Robotics researchers from Nvidia and University of Southern California presented their work at the 2021 Robotics: Science and Systems (RSS) conference called DiSECt, the first differentiable simulator for robotic cutting. The simulator accurately predicts the forces acting on a knife as it presses and slices through natural soft materials, such as fruits and vegetables.
Robots that are intelligent, adaptive and generalize cutting behavior with either a kitchen butter knife, or a surgical resection remains a difficult problem for researchers.
As it turns out, the process of cutting with feedback requires adaptation to stiffness of the objects, applied force during the cut, and often a sawing motion to cut through. To achieve this, researchers use a family of techniques which leverage feedback to guide the controller adaptation.
However, fluid controller adaptation requires very careful parameter tuning for each instance of the same problem. While these techniques are successful in industrial settings, no two cucumbers (or tomatoes) are the same, hence rendering these family of algorithms ineffective in a more generic setting.
In contrast, recent focus in research has been in building differentiable algorithms for control problems, which in simpler terms means that the sensitivity of output with respect to input can be evaluated without excessive sampling. Efficient solutions for control problems are achievable when the simulated dynamics is differentiable (1,2,3), but the process of simulating cutting has not been differentiable so far.
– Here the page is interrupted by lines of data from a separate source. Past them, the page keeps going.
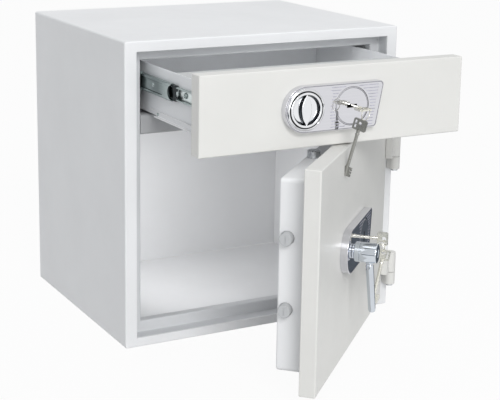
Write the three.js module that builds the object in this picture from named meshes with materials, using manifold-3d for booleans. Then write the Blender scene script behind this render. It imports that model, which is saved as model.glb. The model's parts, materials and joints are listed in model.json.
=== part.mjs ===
import * as THREE from "three";
import { mergeVertices } from "three/addons/utils/BufferGeometryUtils.js";
import Module from "manifold-3d";

const wasm = await Module();
wasm.setup();

// Drop safe with a deposit drawer above a hinged door. Millimetres, +Z up, front faces -Y.
// The origin is the centre of the underside of the body.

// Driving dimensions of the body
const WIDTH = 506;
const DEPTH = 404;
const HEIGHT = 500;
const WALL = 4;
const GAP = 0.3;
const FRONT = -DEPTH / 2;
const BACK = DEPTH / 2;

// Front flange and the rebate that the two fronts close into
const FLANGE_SIDE = 20.4;
const FLANGE_TOP = 17;
const FLANGE_BOTTOM = 15.5;
const FRONT_THICKNESS = 25;
const REBATE_DEPTH = FRONT_THICKNESS + 0.5;
const LEDGE_SIDE = 17.6;
const LEDGE_TOP = 17;
const LEDGE_BOTTOM = 18.5;
const FRAME_SHEET = 2.5;
const LIP_DEPTH = 13.5;
const OPEN_X = WIDTH / 2 - FLANGE_SIDE;
const OPEN_LOW = FLANGE_BOTTOM;
const OPEN_HIGH = HEIGHT - FLANGE_TOP;
const LEDGE_X = OPEN_X - LEDGE_SIDE;
const LEDGE_LOW = OPEN_LOW + LEDGE_BOTTOM;
const LEDGE_HIGH = OPEN_HIGH - LEDGE_TOP;
const LEDGE_FRONT = FRONT + REBATE_DEPTH;

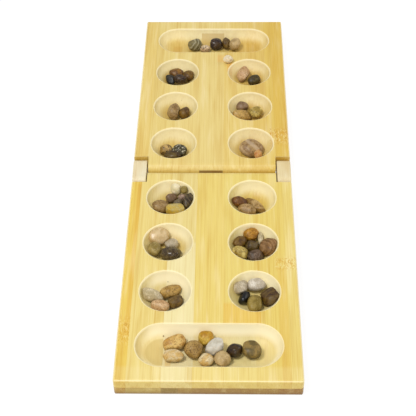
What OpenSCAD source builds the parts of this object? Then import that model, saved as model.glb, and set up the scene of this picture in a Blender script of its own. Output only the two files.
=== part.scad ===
// Folding mancala board: two wooden halves, each with six round pits and a long store,
// joined by two double-pivot link blocks, with natural pebbles lying in the pits.
// +X is to the right, +Y runs along the board to the far half, +Z is up.
// The origin is on the joint line, in the middle of the width, on the underside.

/* [Board] */
// Width of the board
board_w = 130; // [126:1:140]
// Length of one half, from the joint line to its outer end
half_l = 209; // [206:1:220]
// Thickness of each half
board_t = 16; // [15.5:0.1:17]
// Rounding of the outer edges, above and below
edge_r = 1.6; // [1:0.1:2.2]
// Rounding of the outer corners, seen from above
corner_r = 2.5; // [1.5:0.1:5]

/* [Pits] */
// Diameter of a round pit at its outer rim
pit_d = 40.2; // [39.5:0.1:41]
// Depth of the pits and stores
pit_depth = 11; // [10.8:0.1:11.5]
// Distance between neighbouring pits along a row
pit_pitch = 48.5; // [46:0.1:49]
// Distance of the first pit's centre from the joint line
pit_first = 32.4; // [32:0.1:34]
// Distance of each row of pits from the board's middle line
pit_x = 32.7; // [31.5:0.1:33]
// Radius of the cove between wall and floor
cove_r = 14; // [13.5:0.1:14.5]
// Rounding of the rim
rim_r = 1.6; // [1.2:0.1:2]

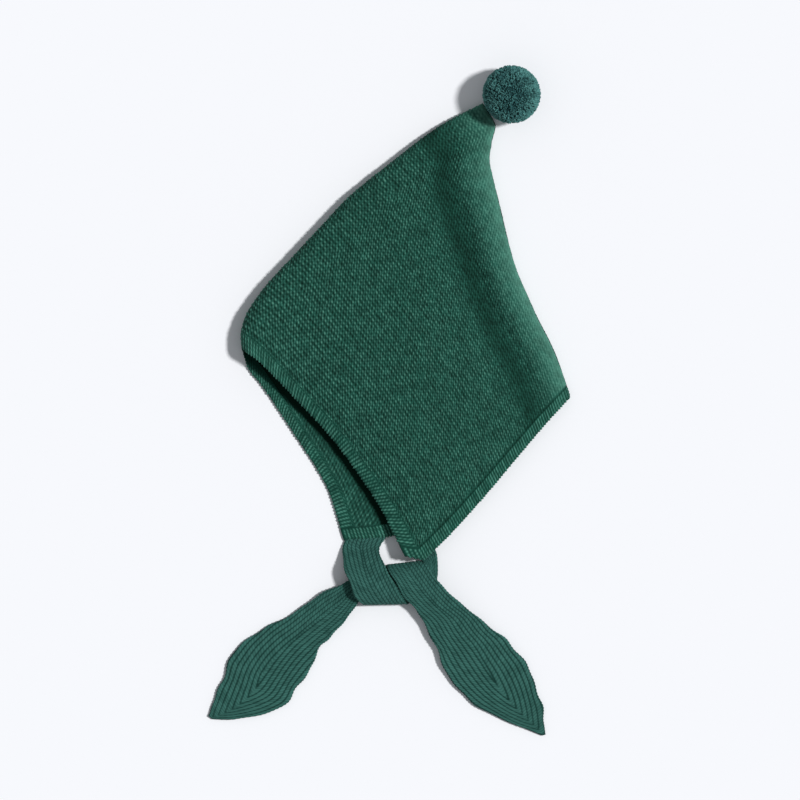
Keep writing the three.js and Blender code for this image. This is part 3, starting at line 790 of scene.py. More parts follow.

Differentiable simulation for cutting poses a challenge, since naturally cutting is a discontinuous process where crack formation and fracture propagation occur that prohibit the calculation of gradients. We tackle this problem by proposing a novel way of simulating cutting that represents the process of crack propagation and damage mechanics in a continuous manner.
DiSECt implements the commonly used Finite Element Method (FEM) to simulate deformable materials, such as foodstuffs. The object to be cut is represented by a 3D mesh which consists of tetrahedral elements. Along the cutting surface we slice the mesh following the Virtual Node Algorithm.
This algorithm duplicates the mesh elements that intersect the cutting surface, and adds additional, so-called “virtual” vertices on the edges where these elements are cut. The virtual nodes add extra degrees of freedom to accurately simulate the contact dynamics of the knife when it presses and slices through the mesh.
Next, DiSECt inserts springs connecting the virtual nodes on either side of the cutting surface. These cutting springs allow us to simulate damage mechanics and crack propagation in a continuous manner, by weakening them in proportion to the contact force the knife exerts on the mesh.
This continuous treatment allows us to differentiate through the dynamics in order to compute gradients for the parameters defining the properties of the material or the trajectory of the knife. For example, given the gradients for the vertical and sideways velocity of the knife, we can efficiently determine an energy-minimizing yet fast cutting motion through gradient-based optimization.
Research notes
Video
Deformable objects are simulated via the Finite Element Method (FEM). To simulate crack propagation and damage, we insert springs (shown in cyan) between the cut elements of the mesh which are weakened as the knife exerts contact forces.
We leverage reverse-mode automatic differentiation to efficiently compute gradients for hundreds of simulation parameters. Our simulator uses source code transformation which automatically generates efficient CUDA kernels for the forward and backward passes of all our simulation routines, such as the FEM or contact model.
Such an approach allows us to implement complex simulation routines which are parallelized on the GPU, while the gradients of the inputs with respect to the outputs of such routines are automatically derived from analyzing the abstract syntax tree (AST) of the simulation code.
Through gradient-based optimization algorithms, we can automatically tune the simulation parameters to achieve a close match between the simulator and real-world measurements. In one of our experiments, we leverage an existing dataset of knife force profiles measured by a real-world robot while cutting various foodstuffs.
We set up our simulator with the corresponding mesh and its material properties, and optimize the remaining parameters to reduce the discrepancy between the simulated and the real knife force profile.
Within 150 gradient evaluations, our simulator closely predicts the knife force profile, as we demonstrate on the examples of cutting an actual apple and a potato.
As shown in the figure, the initial parameter guess yielded a force profile that was far from the real observation, and our approach automatically found an accurate fit. We present further results in our accompanying paper that demonstrate that the found parameters generalize to different conditions, such as the downward velocity of the knife or the length of the reference trajectory window.